• _PROVIDED DATA_

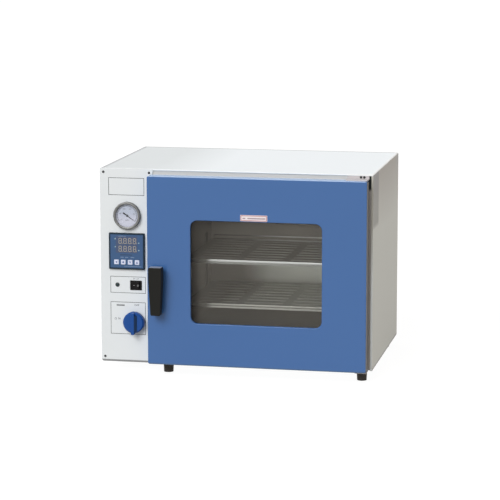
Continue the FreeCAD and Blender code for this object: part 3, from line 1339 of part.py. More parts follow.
def make_controller_fascia():
    """Face plate with its display opening and four key openings."""
    body = new_body("controller_fascia")
    half = "(control_size / 2 - control_rim - seat_gap / 3)"
    extrude(body, "plate", "XZ", "fascia_y", "fascia_y + fascia_thick", lambda s: draw_box(
        s, "control_x - " + half, "control_x + " + half, "control_z - " + half, "control_z + " + half))

    def openings(sketch):
        display_box(sketch, "0.1")
        reach = "(key_size / 2 + key_play)"
        for x in key_centres():
            draw_box(sketch, "%s - %s" % (x, reach), "%s + %s" % (x, reach),
                     "control_z - key_down - " + reach, "control_z - key_down + " + reach)
    extrude(body, "openings", "XZ", "fascia_y", "fascia_y + fascia_thick", openings, cut=True)
    return body


def make_display_window():
    """Tinted window over both rows of digits."""
    body = new_body("display_window")
    extrude(body, "window", "XZ", "fascia_y", "fascia_y + fascia_thick", display_box)
    return body


def make_controller_board():
    """Circuit board that the keys press on and the face plate stands on, with its four posts."""
    body = new_body("controller_board")
    half = "(control_size / 2 - control_rim - seat_gap)"
    extrude(body, "board", "XZ", "board_y", "board_y + board_thick", lambda s: draw_box(
        s, "control_x - " + half, "control_x + " + half, "control_z - " + half, "control_z + " + half))

    def posts(sketch):
        for x in ("control_x - %s + 5" % half, "control_x + %s - 5" % half):
            for z in ("control_z - %s + 5" % half, "control_z + %s - 5" % half):
                draw_circle(sketch, x, z, "2.5")
    extrude(body, "posts", "XZ", "fascia_y + fascia_thick", "board_y", posts)
    return body


def make_key(index, x):
    """Square key that slides in the face plate."""
    body = new_body("key_%d" % index)
    half = "key_size / 2"
    extrude(body, "cap", "XZ", "key_y", "key_y + key_deep", lambda s: draw_rounded(
        s, "%s - %s" % (x, half), "%s + %s" % (x, half),
        "control_z - key_down - " + half, "control_z - key_down + " + half, "1.5"))
    return body


# Mains switch and pilot lamp


def make_switch_body():
    """Rectangular bezel and body with a well for the rocker."""
    body = new_body("switch_body")
    wide = "switch_wide / 2"
    high = "switch_high / 2"
    lap = "(switch_lap + seat_gap / 3)"
    extrude(body, "bezel", "XZ", "front_y - switch_proud", "front_y", lambda s: draw_rounded(
        s, "switch_x - " + wide, "switch_x + " + wide, "switch_z - " + high, "switch_z + " + high,
        "(switch_lap * 0.75)"))
    soften(body, "bezel_edge", "switch_proud * 0.4", lambda e: near(e.BoundBox.YMin, "front_y - switch_proud")
           and near(e.BoundBox.YMax, "front_y - switch_proud"), kind="Chamfer")
    extrude(body, "block", "XZ", "front_y", "front_y + switch_deep", lambda s: draw_box(
        s, "switch_x - %s + %s" % (wide, lap), "switch_x + %s - %s" % (wide, lap),
        "switch_z - %s + %s" % (high, lap), "switch_z + %s - %s" % (high, lap)))
    bottom = "front_y + rocker_back + switch_well"
    extrude(body, "well", "XZ", "front_y - switch_proud", bottom, lambda s: draw_box(
        s, "switch_x - rocker_half - rocker_side", "switch_x + rocker_half + rocker_side",
        "switch_z - rocker_high / 2 - seat_gap", "switch_z + rocker_high / 2 + seat_gap"), cut=True)
    reach = "(rocker_high / 2 + rocker_side + seat_gap)"
    extrude(body, "pin_holes", "XY", "switch_z - " + reach, "switch_z + " + reach,
            lambda s: draw_circle(s, "switch_x", "front_y + rocker_back", "rocker_pin + run_clear"), cut=True)
    return body


def make_switch_rocker():
    """Dished rocker on its pins, drawn level about its pivot and tilted to off."""
    body = new_body("switch_rocker")
    body.Placement = FreeCAD.Placement(V(0, 0, 0), FreeCAD.Rotation(V(0, 0, 1), value("rest_turn")))
    bind(body, "Placement.Base.x", "switch_x")
    bind(body, "Placement.Base.y", "front_y + rocker_back")
    bind(body, "Placement.Base.z", "switch_z")
    bind(body, "Placement.Rotation.Angle", "rest_turn")
    extrude(body, "rocker", "XY", "-rocker_high / 2", "rocker_high / 2", lambda s: draw_polygon(s, [
        ("-rocker_half", "-rocker_rise"), ("0", "-rocker_dip"), ("rocker_half", "-rocker_rise"),
        ("rocker_half", "0"), ("rocker_half / 2", "3"), ("-rocker_half / 2", "3"), ("-rocker_half", "0")]))
    reach = "rocker_high / 2 + rocker_side"
    extrude(body, "pins", "XY", "-(%s)" % reach, reach, lambda s: draw_circle(s, "0", "0", "rocker_pin"))
    soften(body, "ends", "0.8", lambda e: runs_along(e, "z") and spot(e).y < value("-rocker_rise + 0.1"))
    return body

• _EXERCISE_
Write out the material from the first line to the last, exactly.

• _COMPLETE RESPONSE_
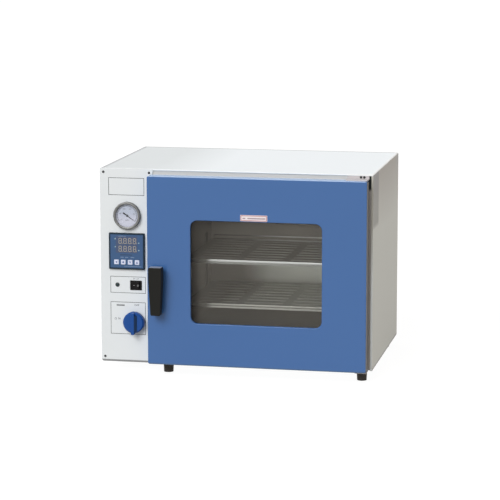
Continue the FreeCAD and Blender code for this object: part 3, from line 1339 of part.py. More parts follow.
def make_controller_fascia():
    """Face plate with its display opening and four key openings."""
    body = new_body("controller_fascia")
    half = "(control_size / 2 - control_rim - seat_gap / 3)"
    extrude(body, "plate", "XZ", "fascia_y", "fascia_y + fascia_thick", lambda s: draw_box(
        s, "control_x - " + half, "control_x + " + half, "control_z - " + half, "control_z + " + half))

    def openings(sketch):
        display_box(sketch, "0.1")
        reach = "(key_size / 2 + key_play)"
        for x in key_centres():
            draw_box(sketch, "%s - %s" % (x, reach), "%s + %s" % (x, reach),
                     "control_z - key_down - " + reach, "control_z - key_down + " + reach)
    extrude(body, "openings", "XZ", "fascia_y", "fascia_y + fascia_thick", openings, cut=True)
    return body


def make_display_window():
    """Tinted window over both rows of digits."""
    body = new_body("display_window")
    extrude(body, "window", "XZ", "fascia_y", "fascia_y + fascia_thick", display_box)
    return body


def make_controller_board():
    """Circuit board that the keys press on and the face plate stands on, with its four posts."""
    body = new_body("controller_board")
    half = "(control_size / 2 - control_rim - seat_gap)"
    extrude(body, "board", "XZ", "board_y", "board_y + board_thick", lambda s: draw_box(
        s, "control_x - " + half, "control_x + " + half, "control_z - " + half, "control_z + " + half))

    def posts(sketch):
        for x in ("control_x - %s + 5" % half, "control_x + %s - 5" % half):
            for z in ("control_z - %s + 5" % half, "control_z + %s - 5" % half):
                draw_circle(sketch, x, z, "2.5")
    extrude(body, "posts", "XZ", "fascia_y + fascia_thick", "board_y", posts)
    return body


def make_key(index, x):
    """Square key that slides in the face plate."""
    body = new_body("key_%d" % index)
    half = "key_size / 2"
    extrude(body, "cap", "XZ", "key_y", "key_y + key_deep", lambda s: draw_rounded(
        s, "%s - %s" % (x, half), "%s + %s" % (x, half),
        "control_z - key_down - " + half, "control_z - key_down + " + half, "1.5"))
    return body


# Mains switch and pilot lamp


def make_switch_body():
    """Rectangular bezel and body with a well for the rocker."""
    body = new_body("switch_body")
    wide = "switch_wide / 2"
    high = "switch_high / 2"
    lap = "(switch_lap + seat_gap / 3)"
    extrude(body, "bezel", "XZ", "front_y - switch_proud", "front_y", lambda s: draw_rounded(
        s, "switch_x - " + wide, "switch_x + " + wide, "switch_z - " + high, "switch_z + " + high,
        "(switch_lap * 0.75)"))
    soften(body, "bezel_edge", "switch_proud * 0.4", lambda e: near(e.BoundBox.YMin, "front_y - switch_proud")
           and near(e.BoundBox.YMax, "front_y - switch_proud"), kind="Chamfer")
    extrude(body, "block", "XZ", "front_y", "front_y + switch_deep", lambda s: draw_box(
        s, "switch_x - %s + %s" % (wide, lap), "switch_x + %s - %s" % (wide, lap),
        "switch_z - %s + %s" % (high, lap), "switch_z + %s - %s" % (high, lap)))
    bottom = "front_y + rocker_back + switch_well"
    extrude(body, "well", "XZ", "front_y - switch_proud", bottom, lambda s: draw_box(
        s, "switch_x - rocker_half - rocker_side", "switch_x + rocker_half + rocker_side",
        "switch_z - rocker_high / 2 - seat_gap", "switch_z + rocker_high / 2 + seat_gap"), cut=True)
    reach = "(rocker_high / 2 + rocker_side + seat_gap)"
    extrude(body, "pin_holes", "XY", "switch_z - " + reach, "switch_z + " + reach,
            lambda s: draw_circle(s, "switch_x", "front_y + rocker_back", "rocker_pin + run_clear"), cut=True)
    return body


def make_switch_rocker():
    """Dished rocker on its pins, drawn level about its pivot and tilted to off."""
    body = new_body("switch_rocker")
    body.Placement = FreeCAD.Placement(V(0, 0, 0), FreeCAD.Rotation(V(0, 0, 1), value("rest_turn")))
    bind(body, "Placement.Base.x", "switch_x")
    bind(body, "Placement.Base.y", "front_y + rocker_back")
    bind(body, "Placement.Base.z", "switch_z")
    bind(body, "Placement.Rotation.Angle", "rest_turn")
    extrude(body, "rocker", "XY", "-rocker_high / 2", "rocker_high / 2", lambda s: draw_polygon(s, [
        ("-rocker_half", "-rocker_rise"), ("0", "-rocker_dip"), ("rocker_half", "-rocker_rise"),
        ("rocker_half", "0"), ("rocker_half / 2", "3"), ("-rocker_half / 2", "3"), ("-rocker_half", "0")]))
    reach = "rocker_high / 2 + rocker_side"
    extrude(body, "pins", "XY", "-(%s)" % reach, reach, lambda s: draw_circle(s, "0", "0", "rocker_pin"))
    soften(body, "ends", "0.8", lambda e: runs_along(e, "z") and spot(e).y < value("-rocker_rise + 0.1"))
    return body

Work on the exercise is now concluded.